Regia di Michael Powell, Emeric Pressburger vedi scheda film
Uno dei capolavori degli “Archers” in cui il talento immaginifico di Michael Powell è integrato perfettamente alla valida scrittura di Emeric Pressburger, e ne risulta una splendida veste visiva e profondità di lettura.
Questo film è stato ispirato da un romanzo della scrittrice R. Godden del 1939 e racconta di un gruppo di suore capeggiate da suor Clodagh (Deborah Kerr) che, su invito del generale a capo di uno stato sull’Himalaya, vi si recano per istituire una scuola ed un ospedale alloggiando in un vecchio edificio, in passato un harem, custodito dall’anziana Angu (May Hallatt); il le suore hanno anche la collaborazione dell’agente del generale, il signor Dean (David Farrar).
Fra gli altri interpreti, tutti lodevoli, sono degni di menzione la coprotagonista Kathleen Byron (suor Ruth), Flora Robson, Sabu e l’allora diciottenne Jean Simmons (la sensuale Kanchi); la spendida realizzazione visive, tipica degli Archers, è dovuta anche all’efficace lavoro degli abituali collaboratori: il grande direttore della fotografia Jack Cardiff, lo scenografo Alfred Junge e il costumista Hein Heckroth. Il film fu premiato, a ragione, con gli Oscar per la fotografia e la scenografia.

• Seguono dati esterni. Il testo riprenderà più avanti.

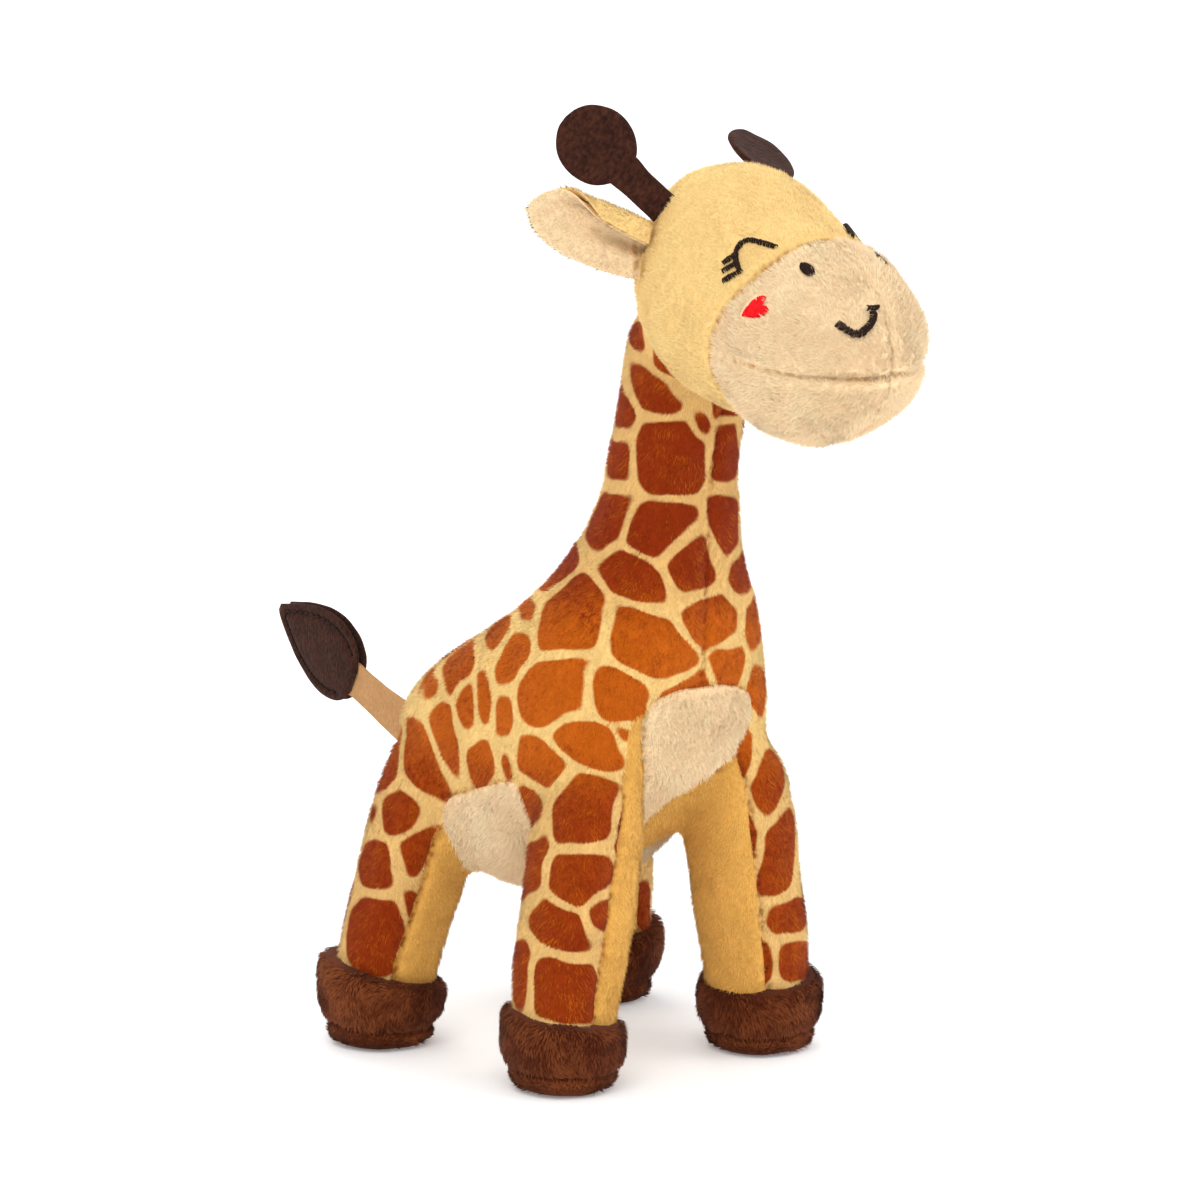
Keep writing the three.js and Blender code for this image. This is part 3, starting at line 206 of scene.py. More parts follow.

Il film, oltre all’esplicita dimostrazione delle difficoltà incontrate dalle suore nel diffondere il cristianesimo in una popolazione rurale con una tradizione religiosa profondamente diversa da quella occidentale, presenta anche altri livelli di lettura. Oltre la problematica religiosa, e concomitante con essa, vi si può anche vedere un’implicita critica al colonialismo (il film è stato girato nel 1947 quando l’Inghilterra si accingeva ad abbandonare l’India, la sua principale colonia): le suore, pur con la cooperazione dello scettico signor Dean, falliscono nel tentativo di “cristianizzare” (o “civilizzare”) la popolazione indigena, che in realtà è del tutto impermeabile all’occidentalizzazione. Emblematica, al riguardo, la scena in cui il santone del luogo non ha alcuna reazione alla visita delle suore, rimanendone del tutto indifferente e muto, a dimostrazione dell’impermeabilità delle due culture nonostante quella occidentale si reputi paternalisticamente superiore a quella indiana, invero ben integrata nella società. Qualcuno vi ha anche visto una corrispondenza con il famoso racconto di R. Kipling “L’uomo che volle farsi re”. Inoltre, anche se implicito e sotterraneo, vi è qualcosa di simile a un triangolo amoroso che attraversa la storia fra suor Clodagh, suor Ruth e il signor Dean.
L’evolversi della vicenda è immerso nella tipica atmosfera dell’alta montagna, con la sua rarefatta limpidezza della luce e i vividi colori, questi spesso con valenza simbolica ( ad esempio: rosso = passione, nero = morte, bianco = fede, purezza). È questa atmosfera che erode i lacci che frenano le intime pulsioni delle protagoniste conducendole al fallimento della loro missione: ciò conferma che l’imposizione dall’alto della regola monastica o del modo di vivere occidentale su soggetti che tenderebbero spontaneamente a qualcosa di diverso crea di fatto una situazione di squilibrio soggetta a deflagrare: non a caso alla fine suor Clodagh si salva a stento rimanendo (letteralmente) aggrappata alla sua fede, mentre suor Ruth precipita nell’abisso delle sue pulsioni terrene.
In conclusione ritendo questo film uno dei grandi capolavori degli autori, personalmente il mio preferito insieme con I racconti di Hoffmann.